Address: Gallery Art Motif, A 1- 178 Safdarjung Enclave, Fourth Floor, New Delhi – 110029
Time: 10 am to 6 pm

Chintz

Chintz was an Indian trade textile that was hand-painted, resist-and- mordant dyed cotton. It is the epitome of artistic and design exchange across cultures and continents, made using a technique that is defined as the peak of excellence in hand-painted textiles. A technique in which layer after layer of perfection was painstakingly painted using natural materials such as buffalo milk, natural dyes, mordants, wax and dung. Indeed, as Dutch agent Daniel Harvart observed in 17 th  century, “very slowly, like snails which creep on and appear not to advance. Yes, he who would wish to depict patience would need no other object than such a painter”.

In words of the artist, Renuka Reddy: “Inspired by the beauty, history and technical excellence of chintz, I am in search of lost knowledge and techniques. I am particularly interested in the intricate resist work seen in chintz exported from India to the West between the seventeenth and the eighteenth century. This is where I draw my inspiration from.”

Artist Statement:

I paint with a kalam, in stillness yet creating motion, a dance of the undulating trees with a thousand little details. Forever in present yet I travel in time, paying tribute to the many unknown artisans, their heritage resonating within me.

Chintz originated as a hand painted, mordant and resist-dyed patterned cotton cloth from India. A prized trade cloth for centuries, it had a profound impact on many textile practices around the world, from calico printing in the West to Javanese Batiks in the East in the 17 th and 18 th century.

It was so popular at one time that Western countries banned its import in fear of economic instability in their local textile trades. Besides causing a revolutionary change in taste and fashion, it is the epitome of artistic and design exchange across cultures and continents. That from an era of such basic existence came a sophistication and technical excellence unmatched to date is astonishing.

Magnificent, these textiles are, and perhaps, even more captivating are the techniques and processes used to make these textiles.
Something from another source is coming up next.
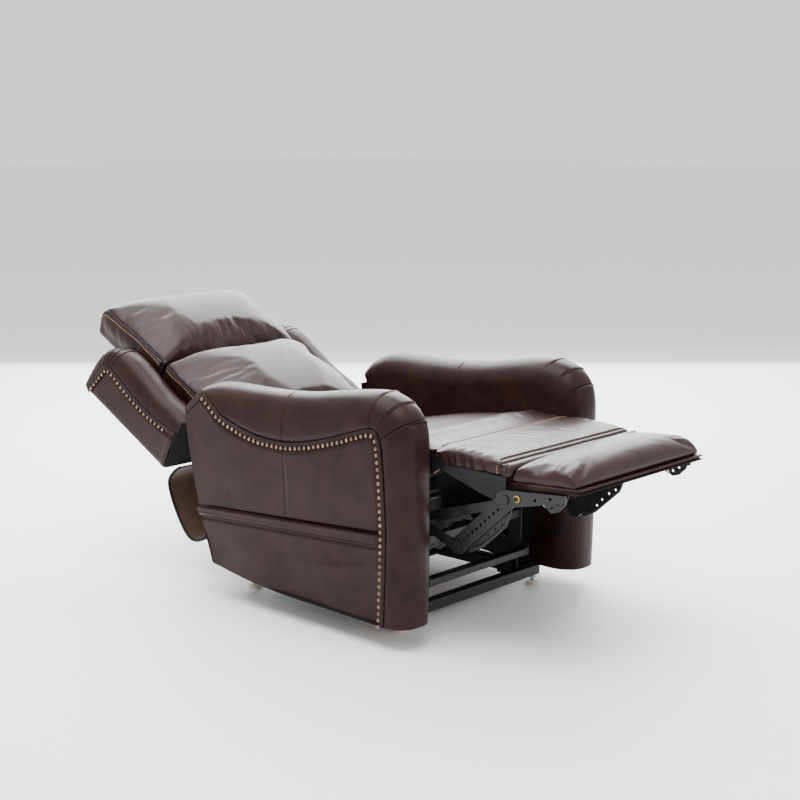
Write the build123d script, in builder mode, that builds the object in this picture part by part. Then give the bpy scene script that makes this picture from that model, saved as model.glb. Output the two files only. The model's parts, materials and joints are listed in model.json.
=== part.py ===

Techniques that evolved for thousands of years produced the most brilliant, fast and myriad of colors using natural dyes and materials. It’s magical. It’s chemistry but magical and mysterious nevertheless.
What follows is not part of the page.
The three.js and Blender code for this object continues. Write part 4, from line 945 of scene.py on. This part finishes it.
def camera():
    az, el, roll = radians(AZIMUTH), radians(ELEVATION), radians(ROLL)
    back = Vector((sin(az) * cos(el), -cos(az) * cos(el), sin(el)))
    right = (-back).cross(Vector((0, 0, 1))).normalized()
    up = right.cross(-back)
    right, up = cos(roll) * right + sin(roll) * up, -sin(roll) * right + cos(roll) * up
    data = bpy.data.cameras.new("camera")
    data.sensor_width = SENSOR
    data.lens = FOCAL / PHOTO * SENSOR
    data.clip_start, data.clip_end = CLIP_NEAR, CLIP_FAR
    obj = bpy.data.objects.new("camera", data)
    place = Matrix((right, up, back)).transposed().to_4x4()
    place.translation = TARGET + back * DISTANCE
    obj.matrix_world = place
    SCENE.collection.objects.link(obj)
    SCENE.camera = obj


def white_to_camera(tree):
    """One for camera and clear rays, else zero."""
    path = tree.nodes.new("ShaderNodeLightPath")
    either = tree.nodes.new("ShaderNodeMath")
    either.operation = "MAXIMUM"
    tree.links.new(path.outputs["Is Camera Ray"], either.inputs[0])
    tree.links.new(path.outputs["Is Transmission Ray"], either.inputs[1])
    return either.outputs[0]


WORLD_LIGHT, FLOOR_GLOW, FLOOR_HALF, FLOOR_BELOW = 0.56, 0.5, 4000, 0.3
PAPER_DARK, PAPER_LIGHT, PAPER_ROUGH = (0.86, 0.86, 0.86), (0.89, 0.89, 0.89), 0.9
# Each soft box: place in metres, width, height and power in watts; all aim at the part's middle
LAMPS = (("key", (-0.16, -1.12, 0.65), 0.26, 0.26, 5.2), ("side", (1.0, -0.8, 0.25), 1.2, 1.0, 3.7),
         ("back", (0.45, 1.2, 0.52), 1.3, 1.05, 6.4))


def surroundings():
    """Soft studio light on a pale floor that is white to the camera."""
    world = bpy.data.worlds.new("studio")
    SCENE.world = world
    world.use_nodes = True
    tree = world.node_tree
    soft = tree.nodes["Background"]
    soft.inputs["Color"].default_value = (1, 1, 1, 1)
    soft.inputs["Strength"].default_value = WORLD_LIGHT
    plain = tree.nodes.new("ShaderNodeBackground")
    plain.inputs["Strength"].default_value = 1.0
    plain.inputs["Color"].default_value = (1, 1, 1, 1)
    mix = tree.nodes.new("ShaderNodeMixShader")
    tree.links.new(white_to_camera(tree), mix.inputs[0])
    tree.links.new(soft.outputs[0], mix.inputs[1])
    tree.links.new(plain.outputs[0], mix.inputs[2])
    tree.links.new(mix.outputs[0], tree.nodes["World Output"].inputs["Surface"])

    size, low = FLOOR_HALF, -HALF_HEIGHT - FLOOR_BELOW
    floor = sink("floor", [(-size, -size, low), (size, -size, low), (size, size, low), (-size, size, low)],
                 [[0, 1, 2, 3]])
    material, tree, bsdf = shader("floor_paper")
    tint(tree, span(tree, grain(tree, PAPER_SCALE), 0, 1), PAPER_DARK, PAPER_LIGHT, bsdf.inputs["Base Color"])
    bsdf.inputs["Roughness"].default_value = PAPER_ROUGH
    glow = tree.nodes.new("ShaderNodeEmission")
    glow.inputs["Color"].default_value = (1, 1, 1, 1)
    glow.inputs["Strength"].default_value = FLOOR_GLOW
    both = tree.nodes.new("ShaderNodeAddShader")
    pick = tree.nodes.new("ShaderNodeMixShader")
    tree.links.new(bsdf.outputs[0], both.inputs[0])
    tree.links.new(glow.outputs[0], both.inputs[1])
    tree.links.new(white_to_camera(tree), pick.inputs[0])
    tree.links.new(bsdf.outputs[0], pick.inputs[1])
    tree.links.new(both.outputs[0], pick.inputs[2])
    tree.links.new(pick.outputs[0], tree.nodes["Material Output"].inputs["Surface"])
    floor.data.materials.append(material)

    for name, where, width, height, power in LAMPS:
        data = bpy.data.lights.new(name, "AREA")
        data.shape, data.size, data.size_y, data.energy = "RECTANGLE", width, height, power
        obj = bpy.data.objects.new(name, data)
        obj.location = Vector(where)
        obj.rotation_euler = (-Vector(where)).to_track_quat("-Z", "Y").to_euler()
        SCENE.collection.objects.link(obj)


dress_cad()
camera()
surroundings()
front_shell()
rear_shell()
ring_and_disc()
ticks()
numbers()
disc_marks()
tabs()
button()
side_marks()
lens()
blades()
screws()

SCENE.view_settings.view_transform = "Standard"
That someone figured out dung and sunlight can bleach the cloth pristine white yet leave all the dyed areas untouched and bright. That someone figured out how to draw wax lines finer than can be drawn with a pen. It’s genius. It was empirical knowledge not theoretical but genius nevertheless.

This complex craft has morphed in to a simplified version today, synthetic dyes replaced natural dyes and fine wax resist technique lost and forgotten.

Inspired by the beauty and workmanship of historic chintzes and compelled by the unknown, I ask “is it possible to produce 18 th century quality chintz today?” As I rub the buffalo milk and myrobalan in to the cloth, as I gently coax the color out of madder, as I paint a wax line willing it to be finer and finer, even as I become a familiar sight to a certain flock of sheep greeting me every evening with their baaa. I am seeking. I am seeking to unlock the secrets of this mysterious art.